## Directions
Only the lines from the line that has "Reconstruct the object" through the line that has "import numpy as np" should be reproduced, exactly and with both ends kept.

start Excerpted data

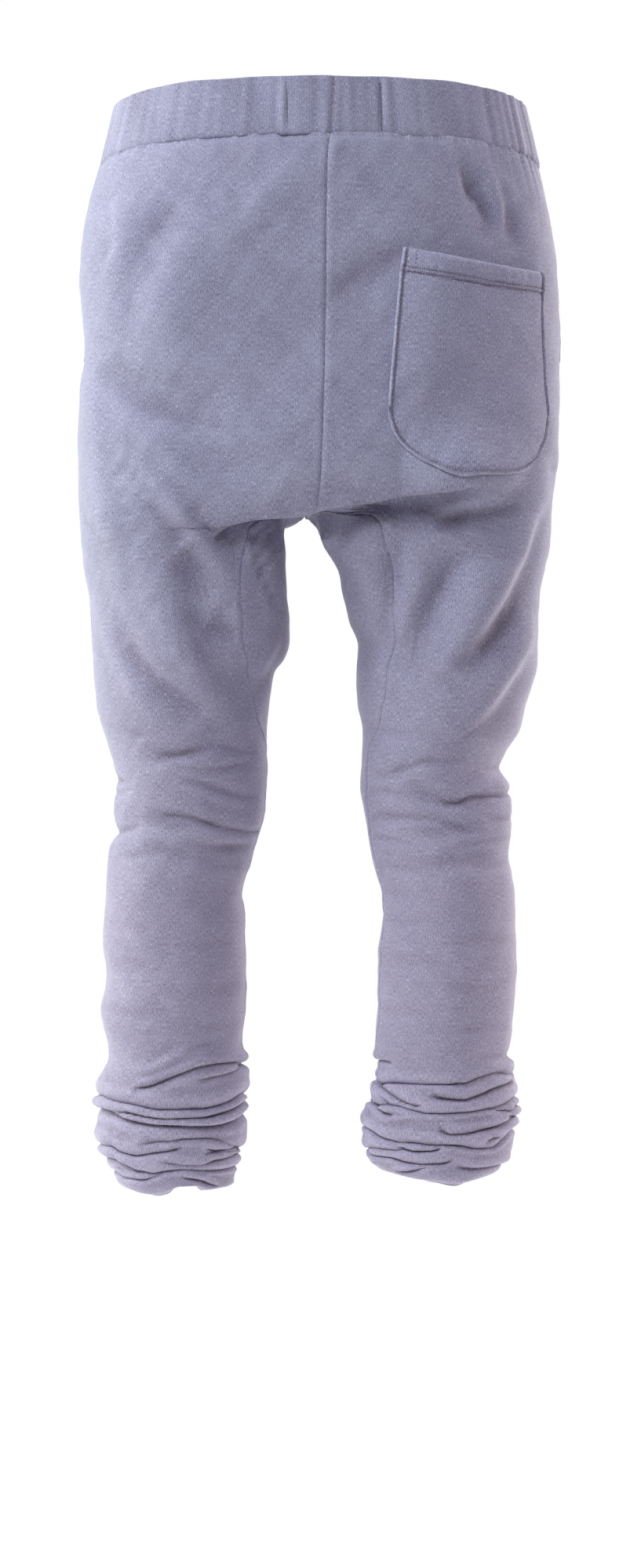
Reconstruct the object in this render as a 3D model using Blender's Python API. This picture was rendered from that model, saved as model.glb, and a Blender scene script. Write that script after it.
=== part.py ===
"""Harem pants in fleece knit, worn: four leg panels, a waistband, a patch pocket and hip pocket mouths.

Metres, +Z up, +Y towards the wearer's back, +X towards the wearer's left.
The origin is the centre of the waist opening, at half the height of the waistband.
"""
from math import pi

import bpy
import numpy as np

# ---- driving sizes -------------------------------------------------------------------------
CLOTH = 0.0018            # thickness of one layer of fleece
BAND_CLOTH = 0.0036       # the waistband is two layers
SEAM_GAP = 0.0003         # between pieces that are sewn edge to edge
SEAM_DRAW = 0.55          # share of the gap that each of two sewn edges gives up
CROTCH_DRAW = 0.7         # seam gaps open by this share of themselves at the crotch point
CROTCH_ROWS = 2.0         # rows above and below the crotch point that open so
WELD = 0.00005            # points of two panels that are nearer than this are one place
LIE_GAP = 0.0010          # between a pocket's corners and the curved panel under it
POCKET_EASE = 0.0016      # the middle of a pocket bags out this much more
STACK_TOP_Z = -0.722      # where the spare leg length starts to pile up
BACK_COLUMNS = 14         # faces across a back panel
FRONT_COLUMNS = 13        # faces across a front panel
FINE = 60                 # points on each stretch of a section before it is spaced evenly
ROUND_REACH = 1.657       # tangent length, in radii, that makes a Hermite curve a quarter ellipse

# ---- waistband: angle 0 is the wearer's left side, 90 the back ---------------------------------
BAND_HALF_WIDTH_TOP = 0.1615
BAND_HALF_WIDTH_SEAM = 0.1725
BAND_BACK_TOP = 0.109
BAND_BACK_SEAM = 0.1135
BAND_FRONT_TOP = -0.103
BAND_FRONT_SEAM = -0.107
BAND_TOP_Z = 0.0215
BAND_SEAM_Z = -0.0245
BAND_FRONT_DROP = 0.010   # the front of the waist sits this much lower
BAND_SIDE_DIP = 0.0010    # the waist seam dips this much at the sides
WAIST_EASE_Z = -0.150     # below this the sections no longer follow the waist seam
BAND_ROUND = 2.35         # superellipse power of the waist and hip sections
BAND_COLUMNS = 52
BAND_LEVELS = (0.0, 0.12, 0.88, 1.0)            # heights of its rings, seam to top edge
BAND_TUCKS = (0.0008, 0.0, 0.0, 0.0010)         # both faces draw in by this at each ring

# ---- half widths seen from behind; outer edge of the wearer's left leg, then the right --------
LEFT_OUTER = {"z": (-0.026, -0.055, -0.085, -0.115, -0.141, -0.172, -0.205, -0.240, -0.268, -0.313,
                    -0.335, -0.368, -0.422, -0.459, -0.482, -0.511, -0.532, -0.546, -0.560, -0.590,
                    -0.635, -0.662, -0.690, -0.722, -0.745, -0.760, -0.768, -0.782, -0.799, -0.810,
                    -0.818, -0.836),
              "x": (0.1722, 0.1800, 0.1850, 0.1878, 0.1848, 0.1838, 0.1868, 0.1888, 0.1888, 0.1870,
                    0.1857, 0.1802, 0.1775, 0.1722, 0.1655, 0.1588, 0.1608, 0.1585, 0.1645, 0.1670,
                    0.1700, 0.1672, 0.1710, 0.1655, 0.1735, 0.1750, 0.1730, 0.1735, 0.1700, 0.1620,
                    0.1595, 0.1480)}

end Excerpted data
start Excerpted data

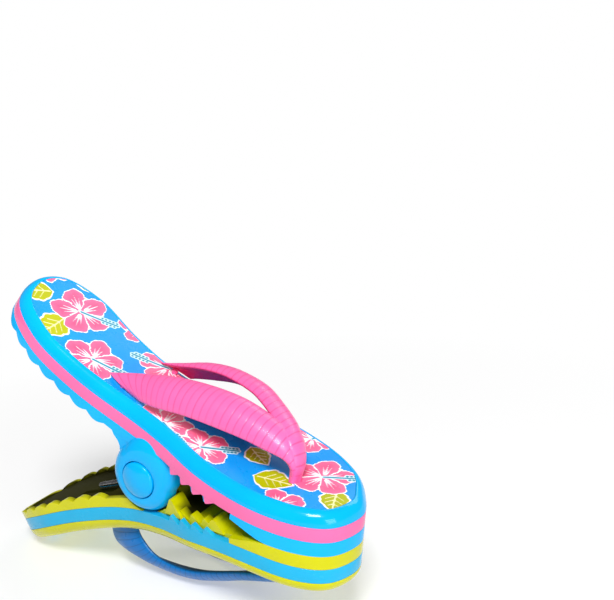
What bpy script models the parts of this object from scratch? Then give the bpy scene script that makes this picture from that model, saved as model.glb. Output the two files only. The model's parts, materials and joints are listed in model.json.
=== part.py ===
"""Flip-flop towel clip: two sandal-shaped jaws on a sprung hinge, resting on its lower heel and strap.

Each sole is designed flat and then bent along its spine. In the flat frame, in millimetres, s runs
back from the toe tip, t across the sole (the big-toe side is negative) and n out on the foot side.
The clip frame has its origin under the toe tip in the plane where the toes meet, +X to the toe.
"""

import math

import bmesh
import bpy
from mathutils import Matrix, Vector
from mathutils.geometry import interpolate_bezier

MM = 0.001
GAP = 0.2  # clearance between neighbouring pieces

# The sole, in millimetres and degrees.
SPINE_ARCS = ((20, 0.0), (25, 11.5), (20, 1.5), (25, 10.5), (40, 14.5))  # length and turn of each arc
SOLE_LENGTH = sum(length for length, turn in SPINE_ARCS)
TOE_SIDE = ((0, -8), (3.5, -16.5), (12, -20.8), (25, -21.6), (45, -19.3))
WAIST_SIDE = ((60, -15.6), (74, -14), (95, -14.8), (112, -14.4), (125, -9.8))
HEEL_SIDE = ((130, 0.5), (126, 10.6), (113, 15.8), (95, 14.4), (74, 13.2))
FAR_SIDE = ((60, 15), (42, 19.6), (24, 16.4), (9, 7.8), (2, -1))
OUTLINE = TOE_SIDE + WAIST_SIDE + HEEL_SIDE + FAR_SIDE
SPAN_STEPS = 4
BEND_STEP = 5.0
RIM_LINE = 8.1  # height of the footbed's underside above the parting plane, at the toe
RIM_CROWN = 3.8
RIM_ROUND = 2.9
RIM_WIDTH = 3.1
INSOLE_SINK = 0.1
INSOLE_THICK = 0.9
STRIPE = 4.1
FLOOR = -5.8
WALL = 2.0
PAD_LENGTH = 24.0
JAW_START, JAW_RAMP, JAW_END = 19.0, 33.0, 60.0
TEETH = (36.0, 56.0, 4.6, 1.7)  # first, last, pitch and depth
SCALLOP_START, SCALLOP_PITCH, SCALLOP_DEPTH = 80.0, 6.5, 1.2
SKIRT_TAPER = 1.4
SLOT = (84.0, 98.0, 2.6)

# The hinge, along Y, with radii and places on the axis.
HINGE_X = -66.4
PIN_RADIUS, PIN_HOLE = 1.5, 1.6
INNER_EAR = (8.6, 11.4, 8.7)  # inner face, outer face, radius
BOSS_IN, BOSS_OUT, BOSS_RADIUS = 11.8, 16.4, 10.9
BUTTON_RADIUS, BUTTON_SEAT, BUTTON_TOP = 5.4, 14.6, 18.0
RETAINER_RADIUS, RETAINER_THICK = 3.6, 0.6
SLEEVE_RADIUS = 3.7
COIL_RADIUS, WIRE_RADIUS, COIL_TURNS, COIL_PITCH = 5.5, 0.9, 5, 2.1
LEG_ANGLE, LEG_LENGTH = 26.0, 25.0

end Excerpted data
start Excerpted data

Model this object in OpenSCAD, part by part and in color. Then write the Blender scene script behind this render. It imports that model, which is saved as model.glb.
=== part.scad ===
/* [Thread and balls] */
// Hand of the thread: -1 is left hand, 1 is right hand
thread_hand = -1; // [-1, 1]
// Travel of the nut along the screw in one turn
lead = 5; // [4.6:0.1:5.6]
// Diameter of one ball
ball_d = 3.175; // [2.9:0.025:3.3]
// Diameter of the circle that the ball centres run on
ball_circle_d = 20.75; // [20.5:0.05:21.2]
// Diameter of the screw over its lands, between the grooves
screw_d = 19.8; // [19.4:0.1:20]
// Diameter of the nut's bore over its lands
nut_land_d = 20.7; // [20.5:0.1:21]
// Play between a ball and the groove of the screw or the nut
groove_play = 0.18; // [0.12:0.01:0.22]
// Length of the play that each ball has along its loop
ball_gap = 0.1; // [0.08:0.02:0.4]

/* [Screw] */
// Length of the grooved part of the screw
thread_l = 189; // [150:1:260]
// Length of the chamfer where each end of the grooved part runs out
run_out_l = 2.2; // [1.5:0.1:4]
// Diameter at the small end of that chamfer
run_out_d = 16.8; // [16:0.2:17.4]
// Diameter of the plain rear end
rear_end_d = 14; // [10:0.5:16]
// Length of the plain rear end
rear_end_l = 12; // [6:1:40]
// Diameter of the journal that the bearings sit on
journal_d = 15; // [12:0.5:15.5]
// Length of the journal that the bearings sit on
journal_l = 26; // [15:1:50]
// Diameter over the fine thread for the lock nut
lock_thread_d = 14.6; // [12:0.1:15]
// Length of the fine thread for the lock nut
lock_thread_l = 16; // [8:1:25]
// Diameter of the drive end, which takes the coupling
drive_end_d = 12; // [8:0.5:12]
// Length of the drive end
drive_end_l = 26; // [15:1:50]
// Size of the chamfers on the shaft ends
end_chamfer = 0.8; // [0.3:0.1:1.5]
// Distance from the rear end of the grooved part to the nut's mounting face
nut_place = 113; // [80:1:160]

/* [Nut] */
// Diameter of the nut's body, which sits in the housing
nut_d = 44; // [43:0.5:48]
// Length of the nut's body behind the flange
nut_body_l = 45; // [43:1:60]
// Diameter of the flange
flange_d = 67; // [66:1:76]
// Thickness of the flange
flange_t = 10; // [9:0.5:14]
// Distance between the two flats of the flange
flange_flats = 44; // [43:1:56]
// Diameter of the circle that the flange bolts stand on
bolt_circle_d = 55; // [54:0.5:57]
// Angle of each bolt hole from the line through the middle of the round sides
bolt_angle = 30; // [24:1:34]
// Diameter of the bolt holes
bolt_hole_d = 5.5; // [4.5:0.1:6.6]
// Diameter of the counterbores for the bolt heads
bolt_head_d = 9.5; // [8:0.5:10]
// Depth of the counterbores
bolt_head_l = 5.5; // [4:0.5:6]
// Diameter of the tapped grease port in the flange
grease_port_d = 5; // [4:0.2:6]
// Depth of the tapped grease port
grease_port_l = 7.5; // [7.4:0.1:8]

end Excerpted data

## Solution for this task
Reconstruct the object in this render as a 3D model using Blender's Python API. This picture was rendered from that model, saved as model.glb, and a Blender scene script. Write that script after it.
=== part.py ===
"""Harem pants in fleece knit, worn: four leg panels, a waistband, a patch pocket and hip pocket mouths.

Metres, +Z up, +Y towards the wearer's back, +X towards the wearer's left.
The origin is the centre of the waist opening, at half the height of the waistband.
"""
from math import pi

import bpy
import numpy as np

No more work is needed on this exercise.